How is Dubai dealing with this inflation?
The problem in Dubai, like in many other countries with a well developed medical system, is that private health care providers can charge pretty much whatever the market will accept. This results in high cost of care which essentially means that health insurance is necessary.
One of the ways Dubai is curbing this inflation is by implementing a number of initiatives revolving around the cost of medical care. The most commonly employed tactic is regulation of the industry by a government body. In Dubai's case, the main regulatory body overseeing this regulation is the Dubai Health Authority (DHA).
In order to better manage the inflation of medical costs, which some had deemed to be "runaway", the DHA announced last year that they would begin regulating the cost of health care starting in 2016. As an article in The National explains, "From next year, hospitals, clinics and polyclinics that want to raise their prices must apply to the Dubai Health Authority, which will evaluate the request based on the rate of inflation, the cost of doing business in the emirate, the quality of the services provided and the performance of the applicant."
The key around this regulation is the the DHA will not be setting strict prices for medical care. That will still be up to the hospitals and clinics. Rather, the DHA will be setting the maximum percentage that prices can be increased.
Regulation for 2016
In late November, UMI received word from the DHA that they had not only officially set the inflation rate, but also published a list of 127 providers who will be regulated by this increase, and 7 providers who are exempt.
For the 127 eligible healthcare providers, they can only increase the cost of care by a maximum of 4.41%. The DHA has made it clear that this increase applies to the gross cost of care - not the net - which means that providers can still apply discounts as they see fit.
For the 7 providers who are exempt, there is no set percentage increase, which means they will be able to increase costs as much as they desire. That being said, they are still bound by contractual obligations and negotiations around price increases.
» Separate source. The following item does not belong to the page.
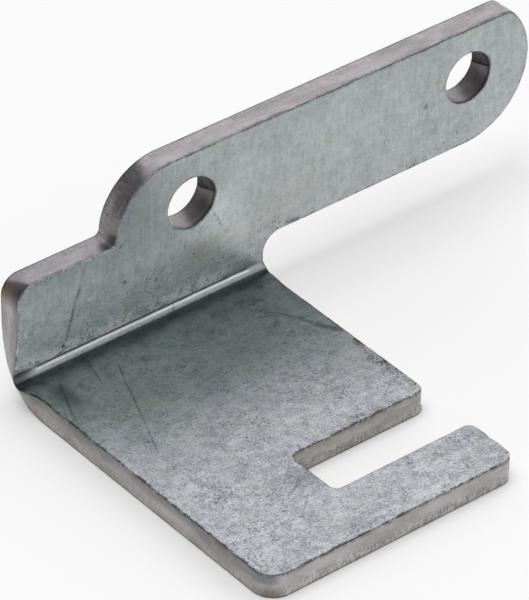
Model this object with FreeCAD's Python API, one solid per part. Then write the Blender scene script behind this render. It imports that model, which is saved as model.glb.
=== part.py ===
import FreeCAD, Part
import math
import os

# Mounting plate of a gearbox: one blank of zinc-coated steel plate, punched to its outline and
# folded once into an angle. The base is slotted from its right edge, so that it slides under a
# bolt head. The upright runs on past the base as an arm, with two bolt holes on one line.
# Lengths are in millimetres. +X runs along the arm, +Y from the base's front edge to the upright,
# +Z up. The origin is on the underside, below the middle of the whole plate.
# The inside of the fold is the side that the punch entered, so its edges are rolled over. The
# edges of the other side are sharp.

# The sheet and its fold
thickness = 4.0
fold_radius = 1.7
punched_edge_roll = 0.45

# The base
base_width = 42.5
base_depth = 58.0
front_left_corner = 3.5
front_right_corner = 2.2

# The slot, open at the base's right edge, and the prong in front of it
slot_length = 23.7
slot_width = 9.4
prong_width = 9.4
slot_mouth_corner = 1.4
slot_end_corner = 1.3

# The upright: its shoulder, the rise from there to the arm, and the neck under the arm
shoulder_length = 16.6
shoulder_corner = 2.8
rise_radius = 9.8
rise_foot_radius = 0.9
neck_radius = 3.0

# The arm, its bolt holes and its round end, which is drawn about the far hole
arm_clearance = 9.55
arm_above_bolts = 8.25
arm_end_radius = 11.3
arm_tip_corner = 2.0
bolt_bore = 8.2
bolt_pitch = 50.0
first_bolt_inset = 29.75

# The ends of the fold, where the squeezed inside swells past the edge and the stretched outside
# is drawn in. The left end is free. The right end is held back by the neck of the arm.
left_swell = 1.25
left_draw_in = 0.85
right_swell = 0.45
right_draw_in = 0.4
swell_run_on_base = 3.6
swell_run_on_upright = 6.6

# The line that the nose of the folding punch pressed into the upright, along the fold's top
press_line_depth = 0.12
press_line_radius = 0.35
press_line_inset = 2.2

# Places that follow from the sizes. The plate's lowest X is on the rolled edge of the swollen
# left end, in the middle of the fold, where the end leans most.
left_lean = math.atan2(left_swell + left_draw_in, thickness)
left_proud = left_swell + punched_edge_roll - punched_edge_roll / math.tan(math.pi / 4 - left_lean / 2)
left = (left_proud - first_bolt_inset - bolt_pitch - arm_end_radius) / 2
right = left + base_width
front = -base_depth / 2
back = base_depth / 2
inner_face = back - thickness
fold_start = inner_face - fold_radius
fold_top = thickness + fold_radius
fold_length = (fold_radius + thickness / 2) * math.pi / 2
swollen_strip = left + left_swell + left_draw_in + punched_edge_roll
bolt_height = arm_clearance + arm_end_radius
shoulder_height = bolt_height + arm_above_bolts - rise_radius
first_bolt = left + first_bolt_inset
second_bolt = first_bolt + bolt_pitch


def corner(x, y, radius, first, last):
    """An arc in the drawing plane about x, y, between two angles in degrees."""
    points = []
    for angle in (first, (first + last) / 2, last):
        turn = math.radians(angle)
        points.append(FreeCAD.Vector(x + radius * math.cos(turn), y + radius * math.sin(turn), 0))
    return Part.Arc(*points).toShape()


def blank(outline):
    """A flat sheet on the drawing plane: points and arcs in order, joined by straight edges."""
    edges = []
    ends = []
    for item in outline:
        if isinstance(item, tuple):
            ends.append((FreeCAD.Vector(*item, 0), FreeCAD.Vector(*item, 0)))
        else:
            ends.append((item.valueAt(item.FirstParameter), item.valueAt(item.LastParameter)))
            edges.append(item)
    for this, following in zip(ends, ends[1:] + ends[:1]):
        if not this[1].isEqual(following[0], thickness / 1e6):
            edges.append(Part.LineSegment(this[1], following[0]).toShape())
    face = Part.Face(Part.Wire(Part.__sortEdges__(edges)))
    return face.extrude(FreeCAD.Vector(0, 0, thickness))


def roll_punched_edges(flat, joint):
    """The flat sheet with its upper edges rolled over, but for the one at y = joint, where it
    goes on into the fold."""
    punched = []
    for edge in flat.Edges:
        box = edge.BoundBox
        at_joint = box.YLength < thickness / 1e6 and abs(box.YMin - joint) < thickness / 1e6
        if abs(box.ZMin - thickness) < thickness / 1e6 and not at_joint:
            punched.append(edge)
    return flat.makeFillet(punched_edge_roll, punched)


def base():
    """The flat base, as far as the fold's ends begin to swell. Its slot is open to the right."""
    slot_front = front + prong_width
    slot_back = slot_front + slot_width
    slot_end = right - slot_length
    joint = fold_start - swell_run_on_base
    flat = blank([
        (left, joint),
        corner(left + front_left_corner, front + front_left_corner, front_left_corner, 180, 270),
        corner(right - front_right_corner, front + front_right_corner, front_right_corner, 270, 360),
        corner(right - slot_mouth_corner, slot_front - slot_mouth_corner, slot_mouth_corner, 0, 90),
        corner(slot_end + slot_end_corner, slot_front + slot_end_corner, slot_end_corner, 270, 180),
        corner(slot_end + slot_end_corner, slot_back - slot_end_corner, slot_end_corner, 180, 90),
        corner(right - slot_mouth_corner, slot_back + slot_mouth_corner, slot_mouth_corner, 270, 360),
        (right, joint),
    ])
    return roll_punched_edges(flat, joint)


def upright():
    """The upright and its arm, drawn flat and stood on the fold, less the strip that swells."""
    rise = left + shoulder_length + rise_radius
    foot = rise - math.sqrt((rise_radius + rise_foot_radius) ** 2 - rise_foot_radius ** 2)
    foot_angle = math.degrees(math.asin(rise_foot_radius / (rise_radius + rise_foot_radius)))

    tip_above_bolt = arm_above_bolts - arm_tip_corner
    tip = second_bolt + math.sqrt((arm_end_radius - arm_tip_corner) ** 2 - tip_above_bolt ** 2)
    tip_angle = math.degrees(math.atan2(tip_above_bolt, tip - second_bolt))
    neck = min(neck_radius, arm_clearance - fold_top)

    flat = blank([
        (left, fold_top),
        corner(left + shoulder_corner, shoulder_height - shoulder_corner, shoulder_corner, 180, 90),
        corner(foot, shoulder_height + rise_foot_radius, rise_foot_radius, 270, 360 - foot_angle),
        corner(rise, shoulder_height, rise_radius, 180 - foot_angle, 90),
        corner(tip, bolt_height + tip_above_bolt, arm_tip_corner, 90, tip_angle),
        corner(second_bolt, bolt_height, arm_end_radius, tip_angle, -90),
        corner(right + neck, arm_clearance - neck, neck, 90, 180),
        (right, fold_top),
    ])
    for x in (first_bolt, second_bolt):
        flat = flat.cut(Part.makeCylinder(bolt_bore / 2, thickness, FreeCAD.Vector(x, bolt_height, 0)))
    stood = roll_punched_edges(flat, fold_top)
    stood.rotate(FreeCAD.Vector(0, 0, 0), FreeCAD.Vector(1, 0, 0), 90)
    stood.translate(FreeCAD.Vector(0, back, 0))
    strip_corner = FreeCAD.Vector(left - thickness, inner_face, fold_top)
    strip_width = swollen_strip - left + thickness
    return stood.cut(Part.makeBox(strip_width, thickness, swell_run_on_upright, strip_corner))


def in_sheet(x, run, depth):
    """The point at x, at a run along the sheet from the fold's start, and a depth below the
    side that is inside the fold. Runs are measured along the middle of the sheet."""
    if run < 0:
        return FreeCAD.Vector(x, fold_start + run, thickness - depth)
    if run > fold_length:
        return FreeCAD.Vector(x, inner_face + depth, fold_top + run - fold_length)
    turn = math.pi / 2 * run / fold_length
    reach = fold_radius + depth
    return FreeCAD.Vector(x, fold_start + reach * math.sin(turn), fold_top - reach * math.cos(turn))


def swell_share(run, depth, run_on_upright):
    """How much of its swell an end of the fold has there: all in the middle of the bend, and
    fading evenly, by the distance over the sheet's surface, into the flats on both sides."""
    half_bend = (fold_radius + depth) * math.pi / 4
    past_middle = run - fold_length / 2
    past_bend = abs(past_middle) - fold_length / 2
    distance = half_bend + past_bend
    if past_bend < 0:
        distance = half_bend * abs(past_middle) / (fold_length / 2)
    faded = half_bend + (swell_run_on_base if past_middle < 0 else run_on_upright)
    return (1 + math.cos(math.pi * distance / faded)) / 2


def end_profile(edge, outward, run, swell, draw_in, run_on_upright):
    """One end of the sheet's section: the start, middle and end of its rolled edge, and the
    sharp edge on the other side."""
    inner = edge + outward * swell * swell_share(run, 0, run_on_upright)
    outer = edge - outward * draw_in * swell_share(run, thickness, run_on_upright)
    lean = math.atan2(outward * (inner - outer), thickness)
    half_angle = (math.pi / 2 - lean) / 2
    tangent = punched_edge_roll / math.tan(half_angle)
    nearest = punched_edge_roll / math.sin(half_angle) - punched_edge_roll
    return [
        in_sheet(inner - outward * tangent, run, 0),
        in_sheet(inner - outward * nearest * math.cos(half_angle), run, nearest * math.sin(half_angle)),
        in_sheet(inner - outward * tangent * math.sin(lean), run, tangent * math.cos(lean)),
        in_sheet(outer, run, thickness),
    ]


def left_profile(run):
    return end_profile(left, -1, run, left_swell, left_draw_in, swell_run_on_upright)


def right_profile(run):
    return end_profile(right, 1, run, right_swell, right_draw_in, 0)


def full_section(run):
    """The sheet's section across the base or the fold, from its left end to its right."""
    near = left_profile(run)
    far = right_profile(run)
    return Part.Wire([
        Part.LineSegment(near[0], far[0]).toShape(),
        Part.Arc(*far[:3]).toShape(),
        Part.LineSegment(far[2], far[3]).toShape(),
        Part.LineSegment(far[3], near[3]).toShape(),
        Part.LineSegment(near[3], near[2]).toShape(),
        Part.Arc(near[2], near[1], near[0]).toShape(),
    ])


def strip_section(run):
    """The section of the upright's left strip, which swells above the fold."""
    near = left_profile(run)
    inner = in_sheet(swollen_strip, run, 0)
    outer = in_sheet(swollen_strip, run, thickness)
    return Part.Wire([
        Part.LineSegment(near[0], inner).toShape(),
        Part.LineSegment(inner, outer).toShape(),
        Part.LineSegment(outer, near[3]).toShape(),
        Part.LineSegment(near[3], near[2]).toShape(),
        Part.Arc(near[2], near[1], near[0]).toShape(),
    ])


def stretch(section, first, last, steps):
    """A stretch of the folded sheet, through sections at even steps from one run to another."""
    runs = [first + (last - first) * step / steps for step in range(steps + 1)]
    return Part.makeLoft([section(run) for run in runs], True)


def press_line():
    """What the nose of the folding punch pressed out of the upright, as a long thin rod."""
    start = FreeCAD.Vector(left + press_line_inset, inner_face + press_line_depth - press_line_radius, fold_top)
    length = base_width - 2 * press_line_inset
    return Part.makeCylinder(press_line_radius, length, start, FreeCAD.Vector(1, 0, 0))


def mounting_plate():
    """The whole plate: base, the swelling run up to the fold, the fold itself, the strip that
    swells above it and the upright, joined into one solid."""
    run_in = stretch(full_section, -swell_run_on_base, 0, 6)
    fold = stretch(full_section, 0, fold_length, 10)
    run_out = stretch(strip_section, fold_length, fold_length + swell_run_on_upright, 8)
    joined = base().fuse([run_in, fold, run_out, upright()])
    return joined.removeSplitter().cut(press_line()).Solids[0]


os.makedirs("parts", exist_ok=True)
mounting_plate().exportStep("parts/mounting_plate.step")
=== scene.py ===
import math

import bpy
import numpy as np
from mathutils import Matrix, Vector, geometry, kdtree, noise


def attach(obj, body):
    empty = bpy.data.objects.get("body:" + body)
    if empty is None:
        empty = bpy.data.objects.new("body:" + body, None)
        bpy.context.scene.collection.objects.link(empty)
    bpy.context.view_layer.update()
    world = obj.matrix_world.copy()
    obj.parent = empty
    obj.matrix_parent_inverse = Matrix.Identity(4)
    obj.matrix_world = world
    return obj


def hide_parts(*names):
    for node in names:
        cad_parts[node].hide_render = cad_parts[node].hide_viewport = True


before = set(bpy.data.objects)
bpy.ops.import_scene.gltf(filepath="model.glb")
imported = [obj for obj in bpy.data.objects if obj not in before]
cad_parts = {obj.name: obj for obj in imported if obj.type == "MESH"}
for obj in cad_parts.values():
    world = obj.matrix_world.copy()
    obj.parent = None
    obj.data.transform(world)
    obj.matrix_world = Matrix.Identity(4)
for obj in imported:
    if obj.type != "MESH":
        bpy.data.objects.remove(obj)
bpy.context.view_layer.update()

mm = 0.001

# The camera. It stands to the left of the plate and above it, about 0.7 m away, with a long lens,
# and is held very nearly level.
camera_azimuth = math.radians(-39.246)
camera_elevation = math.radians(36.434)
camera_roll = math.radians(0.644)
camera_distance = 692.97 * mm
camera_lens = 297.245
sensor_width = 36
nearest_in_view = 10 * mm
looked_at = Vector((-5.243, 21.34, 1.91)) * mm

away = Vector((math.sin(camera_azimuth) * math.cos(camera_elevation),
               -math.cos(camera_azimuth) * math.cos(camera_elevation),
               math.sin(camera_elevation)))
level = Vector((math.cos(camera_azimuth), math.sin(camera_azimuth), 0))
upward = away.cross(level)
across = level * math.cos(camera_roll) + upward * math.sin(camera_roll)
above = upward * math.cos(camera_roll) - level * math.sin(camera_roll)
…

Predictions as to what will happen
Regulation of the private healthcare industry is always a tricky subject, but we fully believe that the DHA's regulations are a large step in the right direction and will inevitebly result in a number of positive outcomes including:
More realistic tariff increases for customers
More controlled medical inflation in the region
More reasonable future premium increases for insurance
A more competitive market between providers with a more “fair” and competitive environment
There is little doubt that cost increase regulation will have an impact on the overall quality of care, which will be a good thing. However, it can be hard for the public to find out about the overall quality of healthcare facilities in Dubai. So, in relation to the regulation of cost increases, the DHA will be also be releasing quality scores for healthcare providers. This is the first time this has ever been done and will allow the public to make a more informed choice about where they receive care.
There is one major run-on effect that both cost increase and quality scores will have, however, and that is how these will impact the increase of health insurance premiums. In an ideal situation we should see a subsequent levelling of premium increases. There is another factor, however, that adds a large amount of uncertainty: The DHA's mandatory health insurance coverage. Because plans are now required to cover many costly conditions, we predict that the number and cost of claims will increase. Needless to say, it will be interesting to see how insurers react to this.